P11036 [MX-X3-T3] "RiOI-4" GCD and LCM Problem

Original problem link: . --- "Since you said you do not understand her, why can you still assert that she must be because of ..." Yes, I really do not know enough about Lingyu ... Lingluo thought. In those incomplete memories, she could only recall that the greatest common divisor between her and Lingyu was "music". What else was missing? Lingluo did not know. She only knew that what was missing, together with "music", was everything she had. The sum of everything. **Tick-tock, tick-tock**. Ding-dong, ding-dong. If you piece together the broken piano sounds of different lengths, can you recall something?
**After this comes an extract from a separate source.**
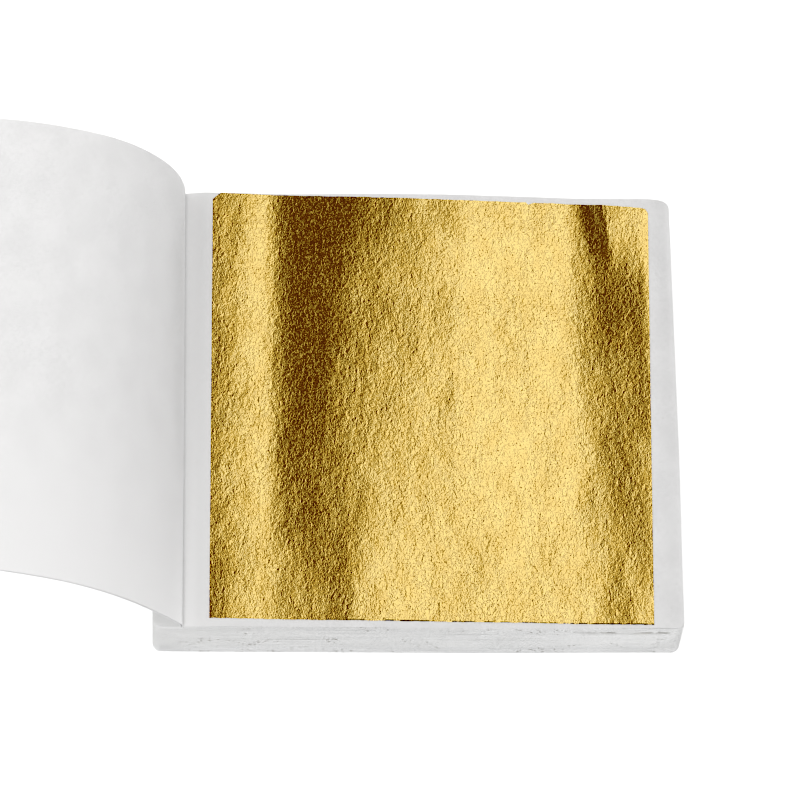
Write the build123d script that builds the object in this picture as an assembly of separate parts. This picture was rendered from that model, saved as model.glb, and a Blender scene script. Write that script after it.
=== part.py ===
"""Gold leaf booklet, in millimetres.

A thick side-stitched block of paper interleaves with one square of gold leaf lying on each. The booklet
lies open: the front cover and the first interleaf are folded back over the crease and curl away to the
left, and the next interleaf shows its leaf. X runs from the spine to the fore-edge, Y along the spine and
Z up. The origin is the middle of the underside of the back cover.
"""
import os
from math import ceil, cos, radians, sin

from build123d import *

# The gold leaves
leaf_width = 80.0
leaf_depth = 85.0
leaf_thick = 0.005
leaf_jog = 0.35
leaf_turn_deg = 0.3
top_leaf_shift_y = 0.43
top_leaf_turn_deg = -0.68
top_leaf_lift = 0.12

# The paper sheets: each is larger than its leaf by these margins and by the strip at the spine
side_margin = 4.95
end_margin = 1.25
bound_margin = 5.3
corner_radius = 1.5
corner_cuts = 3
interleaf_thick = 0.08
cover_thick = 0.25
edge_jog = 0.06

# The block: pairs of one interleaf and one leaf, shared out among ten groups
pair_count = 99
group_numbers = range(1, 11)
lay_gap = 0.011

# The top interleaf arches off the block between the crease and the fore-edge
arch_height = 1.3
arch_x_shares = (0.0, 0.035, 0.085, 0.15, 0.22, 0.31, 0.45, 0.60, 0.74, 0.84, 0.93, 1.0)
arch_z_shares = (0.0, 0.38, 0.78, 1.0, 0.93, 0.84, 0.85, 0.78, 0.63, 0.42, 0.18, 0.0)

# The two folded-back sheets. Both ends of the spine turn through the same angles, over runs of the sheet
# that differ, so every facet between them is flat: the sheet bends without stretching, as paper does
fold_reach = 0.5
nest_gap = 0.2
stub_gap = 0.45
crease_heading_deg = 90.0
curl_turns_deg = (4.0, 31.0, 15.0, 15.0, 25.0, 40.0)
facet_turn_deg = 6.5
far_run_shares = (0.010, 0.132, 0.088, 0.084, 0.326, 0.360)
near_run_shares = (0.001, 0.007, 0.195, 0.140, 0.304, 0.353)

# The two wire stitches through the bound margin
wire_width = 0.7
wire_thick = 0.45
stitch_crown = 11.0
stitch_pitch = 44.0
stitch_bend = 0.6
clinch_length = 4.2

# Places worked out from the sizes
page_width = bound_margin + side_margin + leaf_width + side_margin
page_depth = end_margin + leaf_depth + end_margin
pair_pitch = interleaf_thick + leaf_thick + 2 * lay_gap
block_low_z = cover_thick
top_sheet_z = block_low_z + pair_count * pair_pitch
stub_low_z = top_sheet_z + interleaf_thick
fold_z = stub_low_z + interleaf_thick + cover_thick
spine_x = -page_width / 2
fore_x = page_width / 2
crease_x = spine_x + bound_margin
free_width = page_width - bound_margin
free_centre_x = (crease_x + fore_x) / 2
flap_width = free_width - fold_reach
block_top_z = fold_z + arch_height


def write(node, shape):
    """Write one named sub-part."""
    export_step(shape, f"parts/{node}.step")


def sway(index, step):
    """A steady but uneven swing between -1 and 1 for sheet number index."""
    return sin(radians(index * step))


# Flat sheets


def trimmed_outline():
    """A sheet's outline. Each rounded corner is a few short cuts, because a hundred sheets have it."""
    reach_x = page_width / 2 - corner_radius
    reach_y = page_depth / 2 - corner_radius
    points = []
    for quarter, (side_x, side_y) in enumerate(((1, 1), (-1, 1), (-1, -1), (1, -1))):
        for cut in range(corner_cuts + 1):
            angle = radians(90 * (quarter + cut / corner_cuts))
            across = side_x * reach_x + corner_radius * cos(angle)
            along = side_y * reach_y + corner_radius * sin(angle)
            points.append((across, along))
    return Polygon(*points, align=None)


def sheet_blank(thick):
    """A trimmed sheet, its underside at zero height."""
    return extrude(trimmed_outline(), thick)


def leaf_blank():
    """A square-cut leaf of beaten metal, its underside at zero height."""
    return extrude(Rectangle(leaf_width, leaf_depth), leaf_thick)


def interleaf_place(index):
    """Where interleaf number index lies, a hair out of line with its neighbours."""
    height = block_low_z + index * pair_pitch
    return Pos(edge_jog * sway(index, 137.5), edge_jog * sway(index, 81.3), height)


def leaf_place(index):
    """Where the leaf on interleaf number index lies, laid by hand and never quite square."""
    height = block_low_z + index * pair_pitch + interleaf_thick + lay_gap
    across = free_centre_x + leaf_jog * sway(index, 97.1)
    along = leaf_jog * sway(index, 151.7)
    return Pos(across, along, height) * Rot(0, 0, leaf_turn_deg * sway(index, 63.9))


def build_block():
    """The interleaves and leaves under the top one, ten of each to a group."""
    blank = sheet_blank(interleaf_thick)
    gold = leaf_blank()
    group_size = ceil(pair_count / len(group_numbers))
    for number in group_numbers:
        members = range((number - 1) * group_size, min(number * group_size, pair_count))
        write(f"interleaves_{number:02d}", Compound([interleaf_place(i) * blank for i in members]))
        write(f"gold_leaves_{number:02d}", Compound([leaf_place(i) * gold for i in members]))


# The arched top interleaf and the leaf on it


def arch_edges(height):
    """The bound margin and the arch behind it, seen from the front, at a height."""
    rise = [
        Vector(crease_x + free_width * across, 0, height + arch_height * up)
        for across, up in zip(arch_x_shares, arch_z_shares)
    ]
    margin = Edge.make_line(Vector(spine_x, 0, height), rise[0])
    return [margin, Edge.make_spline(rise)]


def draped(outline, height, thick):
    """A sheet of the given outline that follows the arch, with its underside at a height."""
    lower = arch_edges(height)
    upper = arch_edges(height + thick)
    ends = [Edge.make_line(lower[0] @ 0, upper[0] @ 0), Edge.make_line(lower[1] @ 1, upper[1] @ 1)]
    section = Face(Wire(lower + upper + ends))
    slab = extrude(section, page_depth / 2, dir=(0, 1, 0), both=True)
    return slab & Pos(0, 0, height) * extrude(outline, block_top_z)


def build_top_page():
    """The interleaf in view and the leaf that lies on it."""
    write("top_interleaf", draped(trimmed_outline(), top_sheet_z, interleaf_thick))
    place = Pos(free_centre_x, top_leaf_shift_y) * Rot(0, 0, top_leaf_turn_deg)
    outline = place * Rectangle(leaf_width, leaf_depth)
    write("top_gold_leaf", draped(outline, stub_low_z + top_leaf_lift, leaf_thick))


# The covers and the folded-back interleaf


def stub(height, thick):
    """The part of a folded-back sheet that the stitches hold: its strip between spine and crease."""
    keep = Pos(crease_x - stub_gap - page_width / 2, 0) * Rectangle(page_width, page_depth)
    return Pos(0, 0, height) * extrude(trimmed_outline() & keep, thick)


def side_of(heading):
    """The unit vector a quarter turn to the left of a heading."""
    return Vector(-sin(radians(heading)), 0, cos(radians(heading)))


def curl_rail(along, run_shares, inset):
    """The points of the curled section at one end of the spine, inset from the sheet's upper face."""
    heading = crease_heading_deg
    spot = Vector(crease_x, along, fold_z + fold_reach)
    rail = [spot + inset * side_of(heading)]
    for share, turn in zip(run_shares, curl_turns_deg):
        radius = flap_width * share / radians(turn)
        centre = spot + radius * side_of(heading)
        facets = ceil(turn / facet_turn_deg)
        for facet in range(1, facets + 1):
            rail.append(centre - (radius - inset) * side_of(heading + turn * facet / facets))
        heading += turn
        spot = centre - radius * side_of(heading)
    return rail


def curl_section(along, run_shares, inset, thick):
    """The closed outline of a curled sheet at one end of the spine."""
    upper = curl_rail(along, run_shares, inset)
    lower = curl_rail(along, run_shares, inset + thick)
    return Face(Wire.make_polygon(upper + lower[::-1]))


def curled_sheet(inset, thick):
    """A sheet that rises steeply at the far end, leans over at the near end and droops to the left."""
    near = curl_section(-page_depth / 2, near_run_shares, inset, thick)
    far = curl_section(page_depth / 2, far_run_shares, inset, thick)
    return loft([near, far], ruled=True)


def build_covers():
    """The back cover under the block, and the two sheets folded back from it."""
    write("back_cover", sheet_blank(cover_thick))
    write("turned_interleaf_stub", stub(stub_low_z, interleaf_thick))
    write("front_cover_stub", stub(stub_low_z + interleaf_thick, cover_thick))
    write("turned_interleaf", curled_sheet(0, interleaf_thick))
    write("front_cover", curled_sheet(interleaf_thick + nest_gap, cover_thick))


# The wire stitches


def stitch():
    """One wire stitch: a crown on the cover's stub, two legs through the block and clinched ends."""
    crown_z = fold_z + wire_thick / 2
    clinch_z = block_low_z + wire_thick / 2
    side = stitch_crown / 2
    tip = side - clinch_length
    corners = [
        (0, -tip, clinch_z),
        (0, -side, clinch_z),
        (0, -side, crown_z),
        (0, side, crown_z),
        (0, side, clinch_z),
        (0, tip, clinch_z),
    ]
    route = FilletPolyline(*corners, radius=stitch_bend)
    start = Plane(corners[0], x_dir=(1, 0, 0), z_dir=(0, -1, 0))
    return sweep(start * Rectangle(wire_width, wire_thick), path=route)


def build_stitches():
    """Both stitches, in the middle of the bound margin."""
    one = stitch()
    across = spine_x + bound_margin / 2
    places = [Pos(across, along, 0) for along in (-stitch_pitch / 2, stitch_pitch / 2)]
    write("wire_stitches", Compound([place * one for place in places]))


os.makedirs("parts", exist_ok=True)
build_block()
build_top_page()
build_covers()
build_stitches()
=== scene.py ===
"""Looks of the gold leaf booklet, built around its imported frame, in metres.

The booklet lies open on a pale floor. The interleaf in view arches off the block and carries its leaf of
beaten gold; the first interleaf and the front cover are folded back over the crease and curl to the left.
"""
from math import ceil, cos, hypot, pi, radians, sin

import bpy
import numpy as np
from mathutils import Matrix


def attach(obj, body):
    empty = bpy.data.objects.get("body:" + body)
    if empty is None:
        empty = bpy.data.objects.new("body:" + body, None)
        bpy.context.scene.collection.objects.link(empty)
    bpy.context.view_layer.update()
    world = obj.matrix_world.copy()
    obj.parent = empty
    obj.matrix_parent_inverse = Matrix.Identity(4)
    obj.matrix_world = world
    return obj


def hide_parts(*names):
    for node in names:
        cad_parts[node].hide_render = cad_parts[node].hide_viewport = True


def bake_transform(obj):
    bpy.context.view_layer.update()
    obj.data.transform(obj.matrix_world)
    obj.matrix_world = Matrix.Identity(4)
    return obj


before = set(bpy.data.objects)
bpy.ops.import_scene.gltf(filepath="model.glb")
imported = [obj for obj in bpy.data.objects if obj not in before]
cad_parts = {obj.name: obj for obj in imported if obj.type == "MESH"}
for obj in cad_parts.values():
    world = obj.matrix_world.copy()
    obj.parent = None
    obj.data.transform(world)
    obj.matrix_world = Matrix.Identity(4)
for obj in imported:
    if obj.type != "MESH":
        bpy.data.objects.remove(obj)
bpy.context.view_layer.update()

MM = 0.001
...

Given a positive integer $a$, construct three positive integers $b, c, d$ such that $a+b+c+d=\gcd(a,b)+\operatorname{lcm}(c,d)$. There are multiple test cases in one test file. Since the problem setter wants to put their QQ number into the statement, you need to ensure that $b, c, d\le 1\,634\,826\,193$. **If there are multiple possible answers, output any one of them.**

**The first line contains a positive integer $t$, indicating the number of test cases.** The next $t$ lines each contain one positive integer $a$.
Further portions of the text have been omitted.